Rivals: PSNH's survival depends on sale of assets
Deregulation advocates, which include companies that sell power in New Hampshire, have urged lawmakers to force PSNH to divest itself of its power plants.
Utilities across the country have done so, including sister companies of PSNH that are owned by Connecticut-based Northeast Utilities, according to the New England Power Generators Association.
Without divestiture, advocates say, PSNH will continue to lose customers to companies that generate electricity at a lower cost. And remaining fixed costs - including the millions used to install a mercury scrubber at the Merrimack Station coal-burning plant in Bow - will be paid by those customers who remain, the Power Generators Association said.
At this point, those customers are homes and businesses too small to contract with independent power producers, the association says.
That is a 'death spiral,'' said Daniel Allegretti, vice president of energy policy for Constellation Energy, a Baltimore-based power producer.
'In a way, we're trying to save them from themselves,' Allegretti said. He predicted a political crisis and potential bankruptcy. 'We inevitably see them looking for a bailout.'
When the scrubber comes online next month, PSNH will charge 9.49 cents a kilowatt-hour for energy, according to data supplied by the Power Generators Association.
Other New Hampshire utilities, which divested themselves of power generators in the early 2000s, charge less - 7.75 cents for National Grid and 8.01 cents for Unitil.
PSNH has resisted divestiture of its generation plants, but the New Hampshire House is considering legislation to force it. The House Science, Technology and Energy Committee could vote out the legislation as early as this week.
Advocates for House Bill 1238 said it is time for New Hampshire to finish deregulating the electricity industry, a process it started a decade ago. Forcing Public Service to sell its power plants would level the playing field and spur competition, they claimed.
When the state restructured its electric utility industry in 2002, it separated generation from transmission, which remains a regulated business activity. Deregulation is a process by which governments remove, reduce or simplify restrictions on business.
Higher prices are causing PSNH to lose customers. The Public Utilities Commission shows that 82 percent of large-volume customers no longer purchase their electricity from PSNH. About 60 percent of medium-sized customers have also left the company.
That just throws more fixed costs onto the backs of PSNH customers who remain, divestiture advocates said. The PUC recently rejected efforts by PSNH to force previous customers to help shoulder $40 million in stranded costs.
The Power Generators Association says divestiture would put PSNH on par with all New England utilities except those in Vermont, which has not accepted deregulation. It would shift future risks of capital investment to investors, not consumers, and it would institute a sound market model for power generation.

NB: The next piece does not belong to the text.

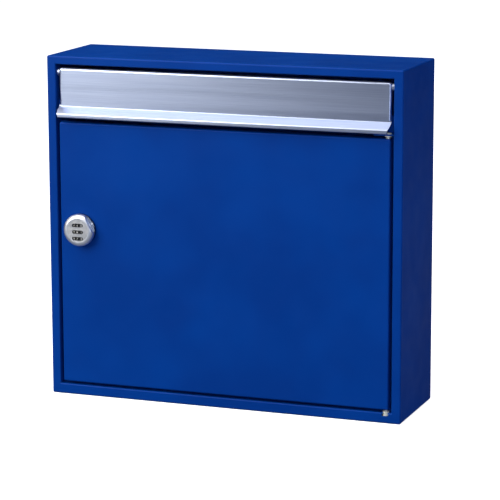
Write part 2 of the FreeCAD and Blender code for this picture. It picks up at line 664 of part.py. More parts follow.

'I'm happy to compete against Northeast Utilities in the marketplace every day,' Allegretti said.
The current price of power in New England is driven by the cost of natural gas, said Douglas Patch, a former PUC commissioner and lawyer who represents TransCanada.
Public Service now charges about 1.3 cents per kilowatt-hour to cover stranded costs, down from 3.4 cents in 2001. A portion of the costs will be paid off at in April 2013.
Allegretti and Patch said stranded costs would still have to be paid with divestiture.
Sandi Hennequin, vice president of the Power Generators Association, said a divestiture could take between 10 months and a year. She does not call it deregulation because the Federal Energy Regulatory Commission and ISO New England would oversee the sale of the assets.